(Records contained in a dataset)
☆ ☆ ☆ ☆

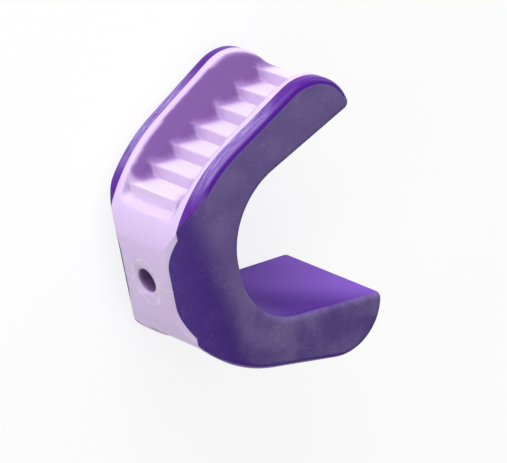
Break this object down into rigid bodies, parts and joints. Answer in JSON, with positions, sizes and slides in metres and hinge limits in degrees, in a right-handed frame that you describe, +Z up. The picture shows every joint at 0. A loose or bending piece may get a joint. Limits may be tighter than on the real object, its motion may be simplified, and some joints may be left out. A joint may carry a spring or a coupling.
{
  "type": "bite block",
  "caption": "C-shaped mouth prop: a dark soft body with a lighter liner that forms a ribbed tooth trough on each wing, and a cord hole through the spine.",
  "frame": {"origin": "on the floor under the middle of the block's box, with the block lying on one side face", "axes": "+Z up across the width, +X toward the open end of the C, +Y toward the upper wing"},
  "size_m": [0.0324, 0.0428, 0.0202],
  "materials": {
    "body": "satin, finely speckled",
    "liner": "satin, soft to the touch"
  },
  "bodies": {
    "root": {"soft_body": "body", "tooth_liner": "liner"}
  },
  "joints": []
}
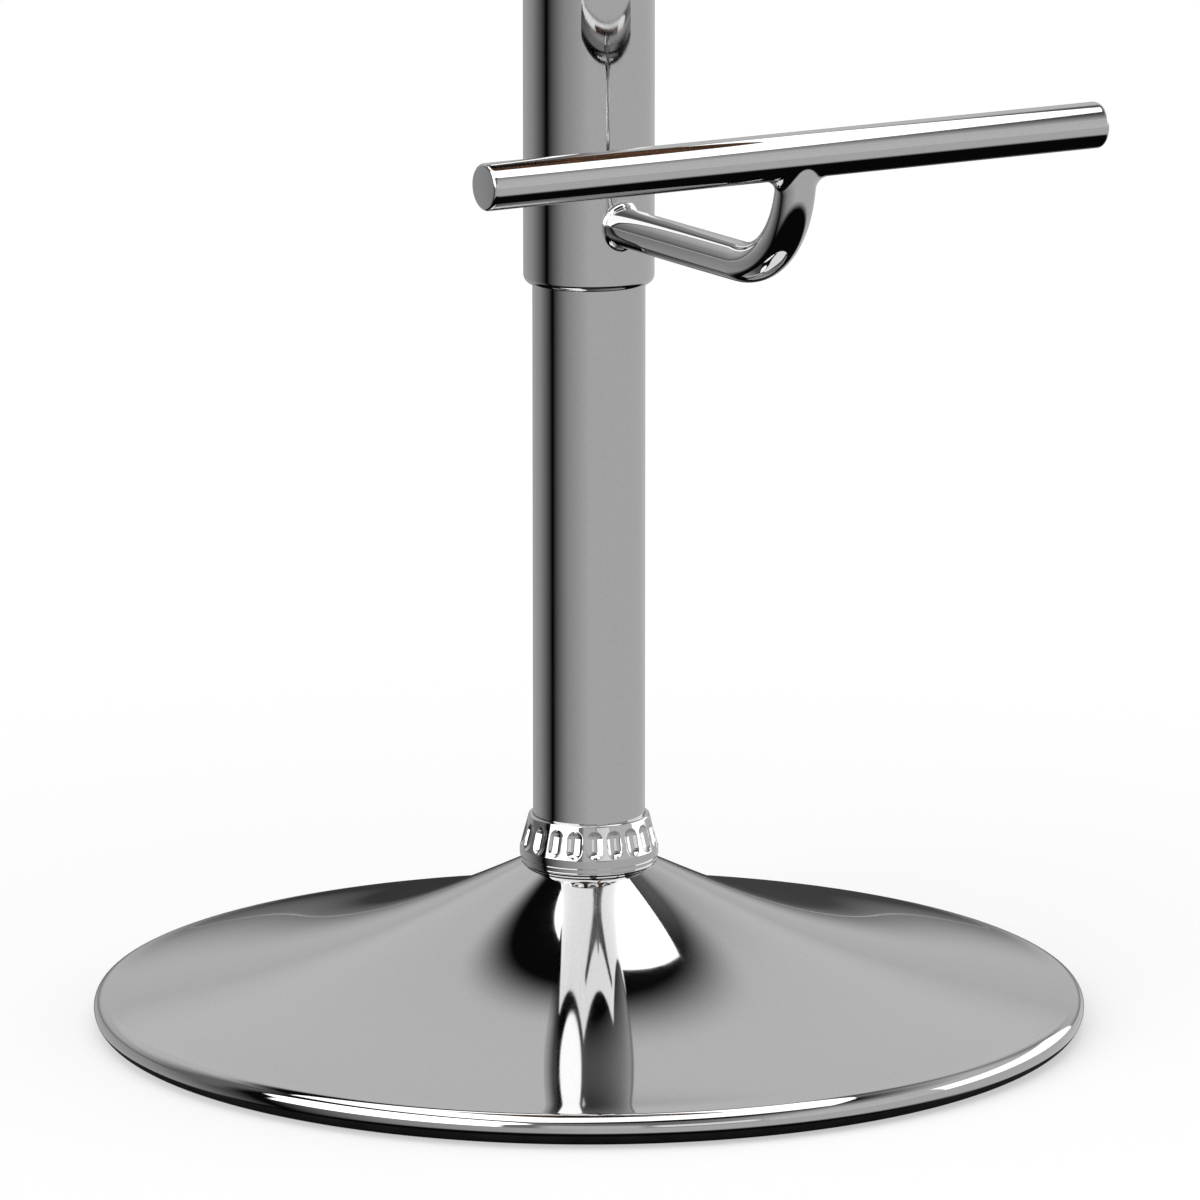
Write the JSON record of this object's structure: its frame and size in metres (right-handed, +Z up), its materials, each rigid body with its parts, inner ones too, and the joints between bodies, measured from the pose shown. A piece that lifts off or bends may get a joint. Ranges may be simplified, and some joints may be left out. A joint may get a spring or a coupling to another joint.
{
  "type": "swivel bar stool",
  "caption": "Swivelling bar stool with a chromed trumpet base, gas lift column, T footrest on the sleeve, and a padded bent wood seat with a low back.",
  "frame": {"origin": "on the column's axis at floor level, the centre of the base's rubber floor ring", "axes": "+Z up along the column; the footrest and the front of the seat point along -Y; the crossbar lies along X; the release lever points along -X"},
  "size_m": [0.4446, 0.4446, 0.9978],
  "materials": {
    "chrome_base": "mirror-polished chromium on spun steel",
    "chrome_trim": "mirror-polished chromium",
    "chrome_tube": "polished chromium on drawn tube",
    "chrome_footrest": "mirror-polished chromium",
    "chrome_lever": "polished chromium",
    "raw_steel": "bright drawn steel",
    "ground_steel": "ground and hardened",
    "zinc_screws": "zinc plated",
    "black_screws": "black oxide",
    "ballast_iron": "dark primer over cast iron",
    "black_paint": "black powder coat",
    "black_rubber": "moulded rubber",
    "black_plastic": "moulded, fine texture",
    "walnut": "satin lacquered walnut veneer on bent plywood",
    "plywood": "bare birch plywood",
    "leatherette": "fine grained leatherette, dark brown"
  },
  "bodies": {
    "base": {"base_shell": "chrome_base", "trim_collar": "chrome_trim", "stand_tube": "chrome_tube", "hub_socket": "raw_steel", "tube_floor": "raw_steel", "ballast_disc": "ballast_iron", "ballast_bolts": "zinc_screws", "floor_ring": "black_rubber", "guide_bush": "black_plastic", "lower_race": "ground_steel", "bearing_balls": "ground_steel", "bearing_cage": "black_plastic"},
    "rod": {"piston_rod": "ground_steel", "piston": "ground_steel", "piston_seal": "black_rubber", "rod_washer": "zinc_screws", "retaining_clip": "zinc_screws", "upper_race": "ground_steel", "bump_washer": "zinc_screws", "bump_stop": "black_rubber"},
    "upper": {"sleeve_tube": "chrome_tube", "slide_bush": "black_plastic", "sleeve_cap": "black_plastic", "footrest_arm": "chrome_footrest", "footrest_bar": "chrome_footrest", "footrest_plug_left": "chrome_footrest", "footrest_plug_right": "chrome_footrest", "pressure_tube": "black_paint", "gas_cylinder": "ground_steel", "rod_gland": "black_plastic", "valve_body": "ground_steel", "seat_socket": "black_paint", "mechanism_plate": "black_paint", "lever_bracket": "black_paint", "pivot_pin": "zinc_screws", "seat_shell": "walnut", "seat_bolts": "zinc_screws", "tee_nuts": "zinc_screws", "seat_board": "plywood", "seat_cushion": "leatherette", "seat_pad_screws": "black_screws", "back_board": "plywood", "back_cushion": "leatherette", "back_screws": "black_screws"},
    "lever": {"lever_rod": "chrome_lever", "lever_grip": "black_plastic"},
    "valve_pin": {"release_pin": "ground_steel"}
  },
  "joints": [
    {"name": "seat_swivel", "type": "hinge", "parent": "base", "child": "rod", "pos_m": [0, 0, 0.03], "axis": [0, 0, 1], "continuous": true},
    {"name": "height_lift", "type": "slide", "parent": "rod", "child": "upper", "axis": [0, 0, 1], "range_m": [-0.215, 0]},
    {"name": "release_lever", "type": "hinge", "parent": "upper", "child": "lever", "pos_m": [-0.03, 0, 0.7563], "axis": [0, 1, 0], "range_deg": [0, 5], "stiffness_Nm_per_rad": 8},
    {"name": "valve_press", "type": "slide", "parent": "upper", "child": "valve_pin", "axis": [0, 0, -1], "range_m": [0, 0.003]}
  ],
  "couplings": [
    {"joint": "valve_press", "follows": "release_lever", "m_per_rad": 0.03}
  ]
}
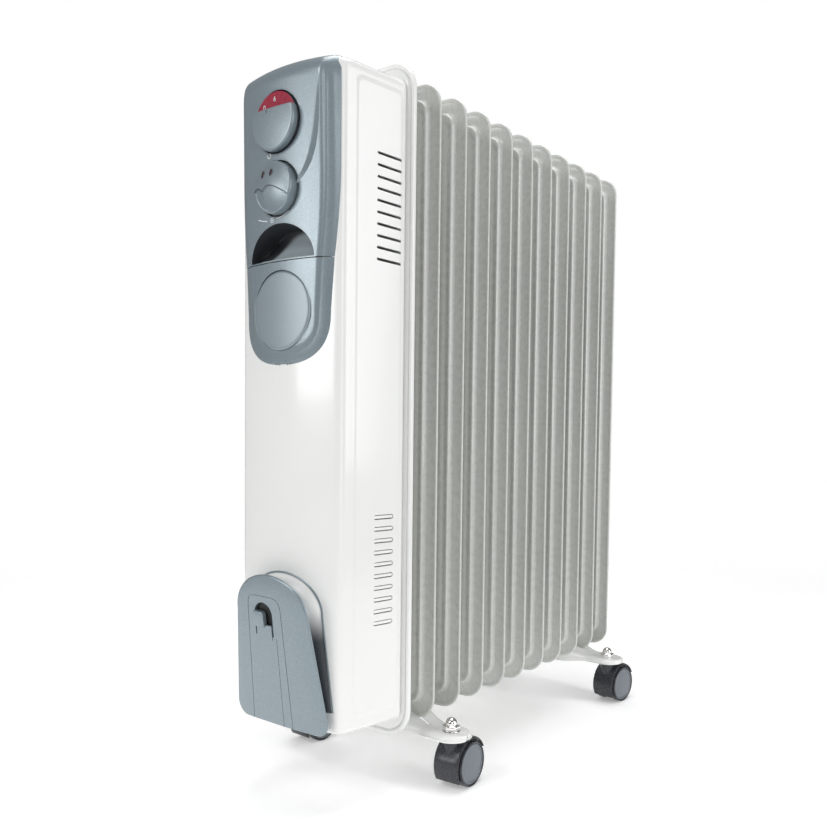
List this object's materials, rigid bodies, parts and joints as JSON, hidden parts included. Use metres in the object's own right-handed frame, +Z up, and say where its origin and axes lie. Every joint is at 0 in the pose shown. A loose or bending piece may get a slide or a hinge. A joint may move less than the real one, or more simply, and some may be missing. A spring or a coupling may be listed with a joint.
{
  "type": "oil filled radiator heater",
  "caption": "Upright oil filled radiator heater with flat hollow fins, a control housing with two knobs, a grip arch and a cord winder, on feet with twin-wheel castors.",
  "frame": {"origin": "on the floor, below the middle of the bounding box", "axes": "+Z up, -Y towards the control end, +X the heater's right side as seen from behind the controls looking along +Y"},
  "size_m": [0.2254, 0.5124, 0.641],
  "materials": {
    "white_enamel": "gloss",
    "grey_blue_plastic": "fine metallic satin",
    "slate_plastic": "satin",
    "black_plastic": "matte",
    "red_plastic": "gloss",
    "zinc_steel": "satin",
    "chrome": "polished",
    "brass": "satin"
  },
  "bodies": {
    "heater": {"fin_01": "white_enamel", "fin_02": "white_enamel", "fin_03": "white_enamel", "fin_04": "white_enamel", "fin_05": "white_enamel", "fin_06": "white_enamel", "fin_07": "white_enamel", "fin_08": "white_enamel", "fin_09": "white_enamel", "fin_10": "white_enamel", "fin_11": "white_enamel", "housing_back_plate": "white_enamel", "housing_cover": "white_enamel", "foot_front": "white_enamel", "foot_rear": "white_enamel", "control_panel": "grey_blue_plastic", "lower_cover": "grey_blue_plastic", "badge_disc": "grey_blue_plastic", "cord_winder_plate": "grey_blue_plastic", "grip_pocket": "slate_plastic", "cord_winder_drum": "slate_plastic", "scale_disc": "red_plastic", "pilot_lamp": "red_plastic", "thermostat_body": "black_plastic", "selector_switch": "black_plastic", "thermal_cutout": "black_plastic", "cord_gland": "black_plastic", "heating_element": "zinc_steel", "element_flange": "zinc_steel", "ubolt_front": "zinc_steel", "ubolt_rear": "zinc_steel", "oil_filler_plug": "brass", "wing_nut_front_left": "zinc_steel", "castor_front_left_stem": "zinc_steel", "castor_front_left_nut": "chrome", "wing_nut_front_right": "zinc_steel", "castor_front_right_stem": "zinc_steel", "castor_front_right_nut": "chrome", "wing_nut_rear_left": "zinc_steel", "castor_rear_left_stem": "zinc_steel", "castor_rear_left_nut": "chrome", "wing_nut_rear_right": "zinc_steel", "castor_rear_right_stem": "zinc_steel", "castor_rear_right_nut": "chrome"},
    "thermostat": {"thermostat_knob": "grey_blue_plastic", "thermostat_spindle": "zinc_steel"},
    "selector": {"selector_knob": "grey_blue_plastic", "selector_spindle": "zinc_steel"},
    "castor_front_left": {"castor_front_left_hood": "slate_plastic"},
    "castor_front_left_left": {"castor_front_left_wheel_left": "slate_plastic"},
    "castor_front_left_right": {"castor_front_left_wheel_right": "slate_plastic"},
    "castor_front_right": {"castor_front_right_hood": "slate_plastic"},
    "castor_front_right_left": {"castor_front_right_wheel_left": "slate_plastic"},
    "castor_front_right_right": {"castor_front_right_wheel_right": "slate_plastic"},
    "castor_rear_left": {"castor_rear_left_hood": "slate_plastic"},
    "castor_rear_left_left": {"castor_rear_left_wheel_left": "slate_plastic"},
    "castor_rear_left_right": {"castor_rear_left_wheel_right": "slate_plastic"},
    "castor_rear_right": {"castor_rear_right_hood": "slate_plastic"},
    "castor_rear_right_left": {"castor_rear_right_wheel_left": "slate_plastic"},
    "castor_rear_right_right": {"castor_rear_right_wheel_right": "slate_plastic"}
  },
  "joints": [
    {"name": "thermostat_turn", "type": "hinge", "parent": "heater", "child": "thermostat", "pos_m": [0, -0.24175, 0.5785], "axis": [0, 1, 0], "range_deg": [0, 270]},
    {"name": "selector_turn", "type": "hinge", "parent": "heater", "child": "selector", "pos_m": [0, -0.24175, 0.5245], "axis": [0, 1, 0], "range_deg": [0, 135]},
    {"name": "castor_front_left_swivel", "type": "hinge", "parent": "heater", "child": "castor_front_left", "pos_m": [-0.0935, -0.11605, 0.04], "axis": [0, 0, 1], "continuous": true},
    {"name": "castor_front_left_left_spin", "type": "hinge", "parent": "castor_front_left", "child": "castor_front_left_left", "pos_m": [-0.09285, -0.10106, 0.0205], "axis": [0.999, -0.0436, 0], "continuous": true},
    {"name": "castor_front_left_right_spin", "type": "hinge", "parent": "castor_front_left", "child": "castor_front_left_right", "pos_m": [-0.09285, -0.10106, 0.0205], "axis": [0.999, -0.0436, 0], "continuous": true},
    {"name": "castor_front_right_swivel", "type": "hinge", "parent": "heater", "child": "castor_front_right", "pos_m": [0.0935, -0.11605, 0.04], "axis": [0, 0, 1], "continuous": true},
    {"name": "castor_front_right_left_spin", "type": "hinge", "parent": "castor_front_right", "child": "castor_front_right_left", "pos_m": [0.09285, -0.10106, 0.0205], "axis": [0.999, 0.0436, 0], "continuous": true},
    {"name": "castor_front_right_right_spin", "type": "hinge", "parent": "castor_front_right", "child": "castor_front_right_right", "pos_m": [0.09285, -0.10106, 0.0205], "axis": [0.999, 0.0436, 0], "continuous": true},
    {"name": "castor_rear_left_swivel", "type": "hinge", "parent": "heater", "child": "castor_rear_left", "pos_m": [-0.0935, 0.20955, 0.04], "axis": [0, 0, 1], "continuous": true},
    {"name": "castor_rear_left_left_spin", "type": "hinge", "parent": "castor_rear_left", "child": "castor_rear_left_left", "pos_m": [-0.09533, 0.22444, 0.0205], "axis": [0.9925, 0.1219, 0], "continuous": true},
    {"name": "castor_rear_left_right_spin", "type": "hinge", "parent": "castor_rear_left", "child": "castor_rear_left_right", "pos_m": [-0.09533, 0.22444, 0.0205], "axis": [0.9925, 0.1219, 0], "continuous": true},
    {"name": "castor_rear_right_swivel", "type": "hinge", "parent": "heater", "child": "castor_rear_right", "pos_m": [0.0935, 0.20955, 0.04], "axis": [0, 0, 1], "continuous": true},
    {"name": "castor_rear_right_left_spin", "type": "hinge", "parent": "castor_rear_right", "child": "castor_rear_right_left", "pos_m": [0.09533, 0.22444, 0.0205], "axis": [0.9925, -0.1219, 0], "continuous": true},
    {"name": "castor_rear_right_right_spin", "type": "hinge", "parent": "castor_rear_right", "child": "castor_rear_right_right", "pos_m": [0.09533, 0.22444, 0.0205], "axis": [0.9925, -0.1219, 0], "continuous": true}
  ]
}
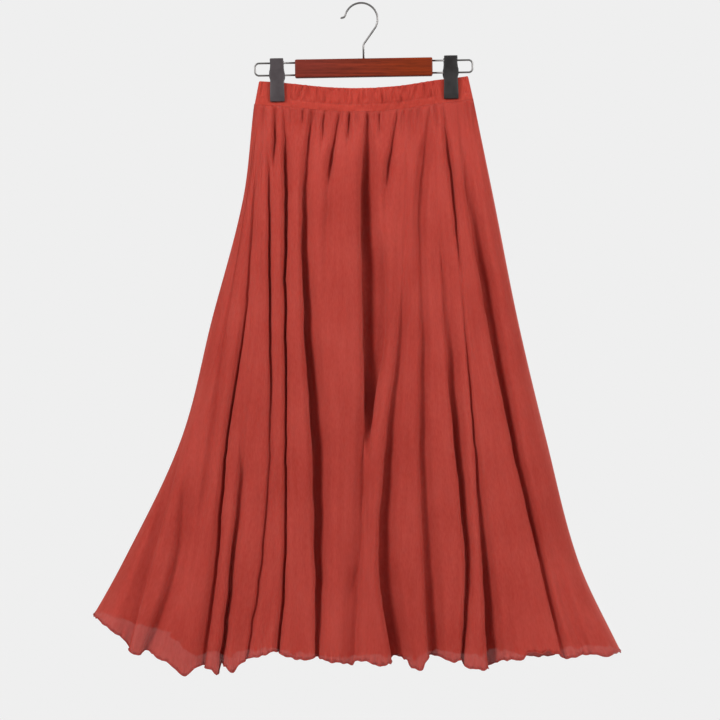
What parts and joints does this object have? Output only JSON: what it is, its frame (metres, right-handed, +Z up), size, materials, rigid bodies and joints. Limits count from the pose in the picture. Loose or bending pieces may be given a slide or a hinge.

☆ ☆ ☆ ☆

Work through the data and report how many of its lines hold the word "with", giving only the figure.

Response to the exercise – 7